As Dr. Daniel noted, “These numbers represent real lives, real women, real families who have been reached and would have been missed using our conventional and reactive approaches.”
This is the practical value of predictive public health: it helps programs reduce missed opportunities and bring services closer to those who need them.
Combining hotspot prediction with digital X-ray
IHVN’s experience also shows how EPCON can strengthen TB screening when combined with AI-assisted portable digital X-ray.
In Katsina State, 59,907 people were screened across 24 local government areas. The intervention confirmed 2,244 TB cases. Screening with Delft Light achieved a 5.5% yield, compared with 3% through symptom screening. It also reduced the number needed to screen from 29 to 18.
In Bauchi State, outreach activities reached 14,671 people and diagnosed 457 TB cases, including 78 bacteriologically confirmed and 379 clinically diagnosed cases. Dr Daniel reported a TB yield of 14% and noted that Delft Light, with CAD4TB, helped identify cases missed by symptom screening alone.

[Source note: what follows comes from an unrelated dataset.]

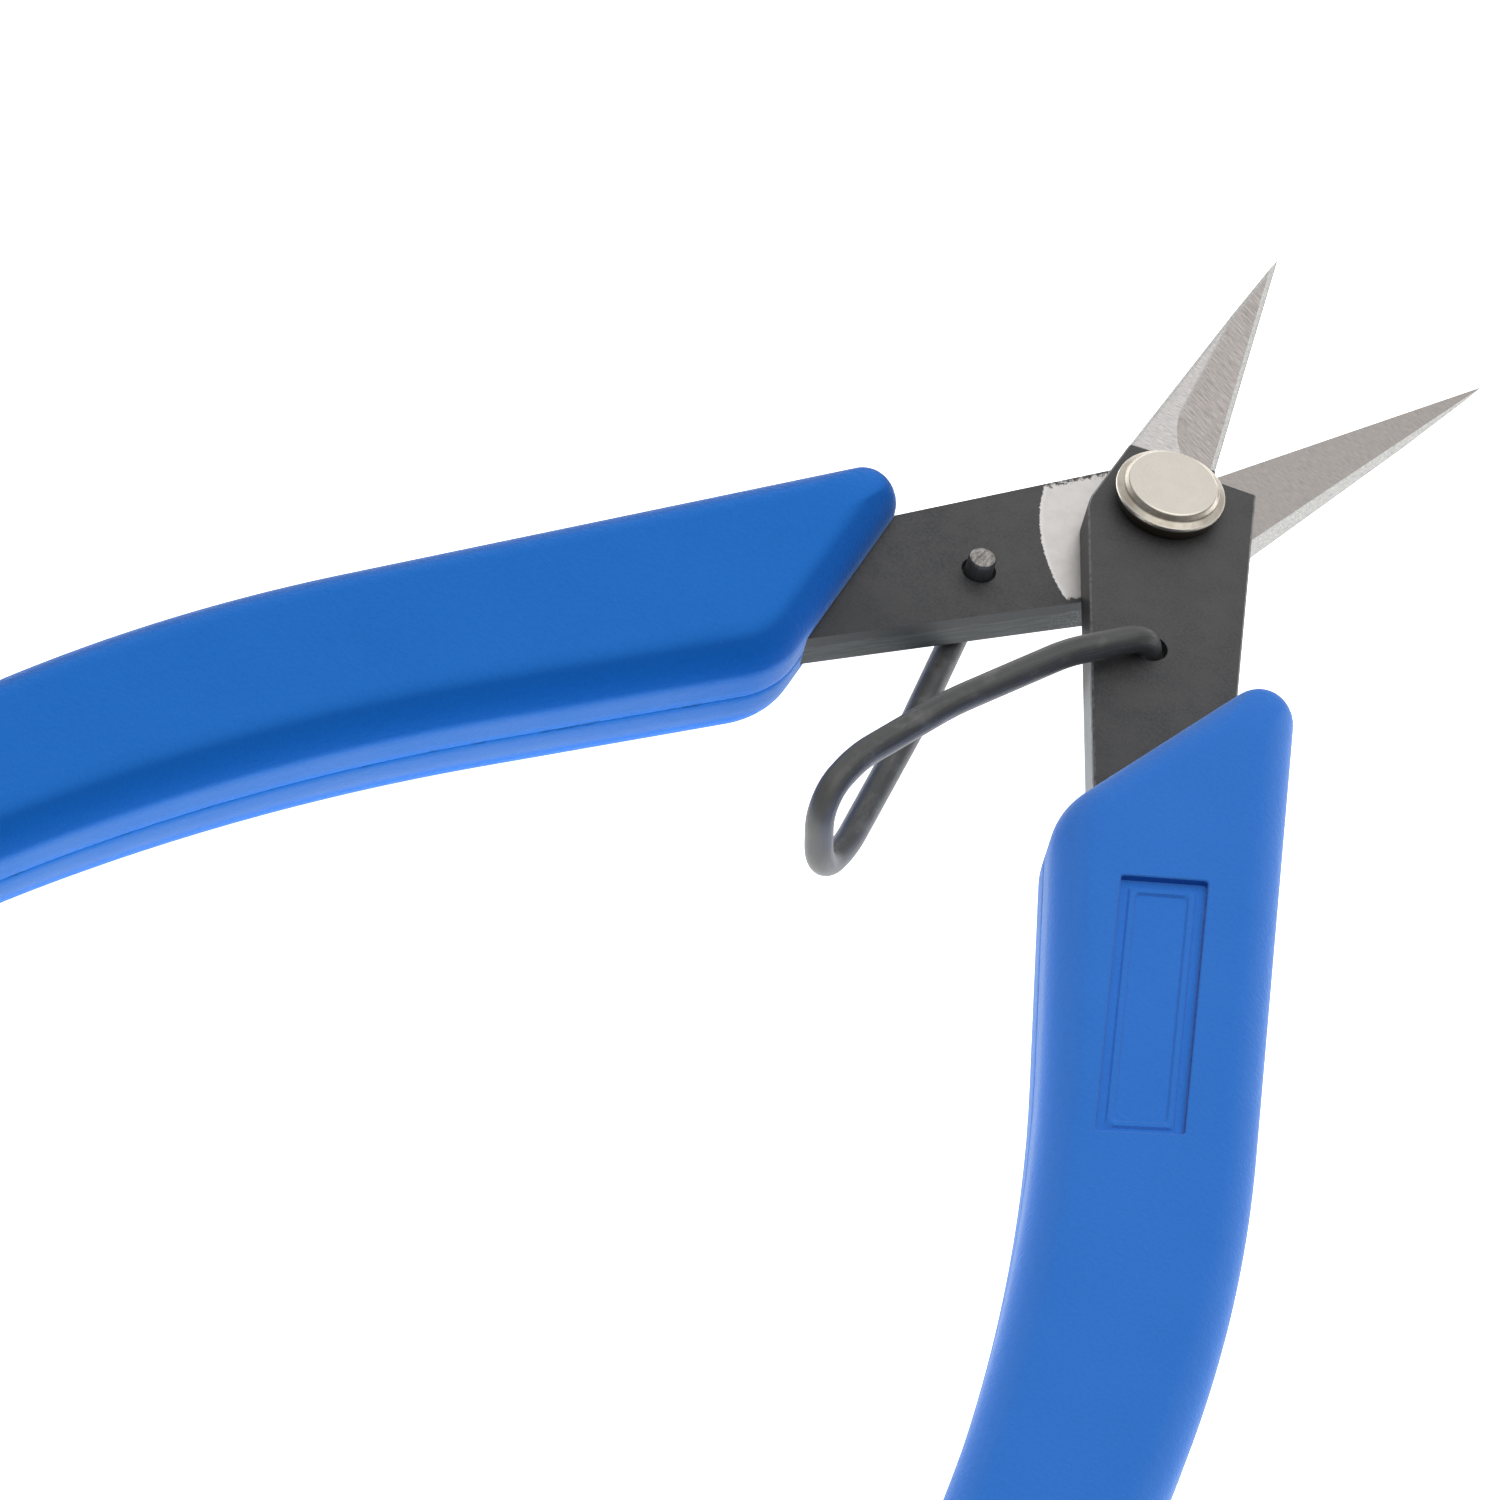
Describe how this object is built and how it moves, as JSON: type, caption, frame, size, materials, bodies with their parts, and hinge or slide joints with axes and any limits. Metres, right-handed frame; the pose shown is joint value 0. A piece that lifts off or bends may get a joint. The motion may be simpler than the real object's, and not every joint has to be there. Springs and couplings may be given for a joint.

These findings support a wider lesson: AI works best when it strengthens an existing pathway. EPCON helps teams know where to go. Digital X-ray and computer-aided detection help identify who needs further evaluation. Community health workers translate both into action.
A more integrated model for public health programs
Epi-control platform’s strength is its ability to support multi-disease programming. IHVN uses the platform for integrated TB and HIV surveillance, reducing duplication and helping teams respond to overlapping risks in the same communities.
Its use reduced monthly program review time by 65%, supported 100% reporting compliance, and contributed to 11,307 capacity-building engagements for community health workers across states.
These operational improvements matter because sustainable screening programs require reliable data, trained teams, timely reporting, and systems that can support decisions at scale.
What other programs can learn
Dr. Daniel sent a clear message for countries preparing for future funding cycles and large public health programs: integrate AI into existing systems, start with hotspot precision, combine technology with community mobilization, and measure efficiency as well as coverage.
The integration of EPCON’s epi-control platform with Nigeria’s DHIS2 infrastructure shows that AI-supported programs do not need to create parallel systems to be useful. They can strengthen national data systems and help teams act on the information they already collect.
For IHVN, this marks a shift from reactive outreach to predictive public health. Programs can plan earlier, focus better, and reach people who may otherwise remain outside the diagnostic pathway.
As Dr. Daniel concluded, AI-driven screening platforms can help programs “reach more people, optimize efficiency, and save more lives.”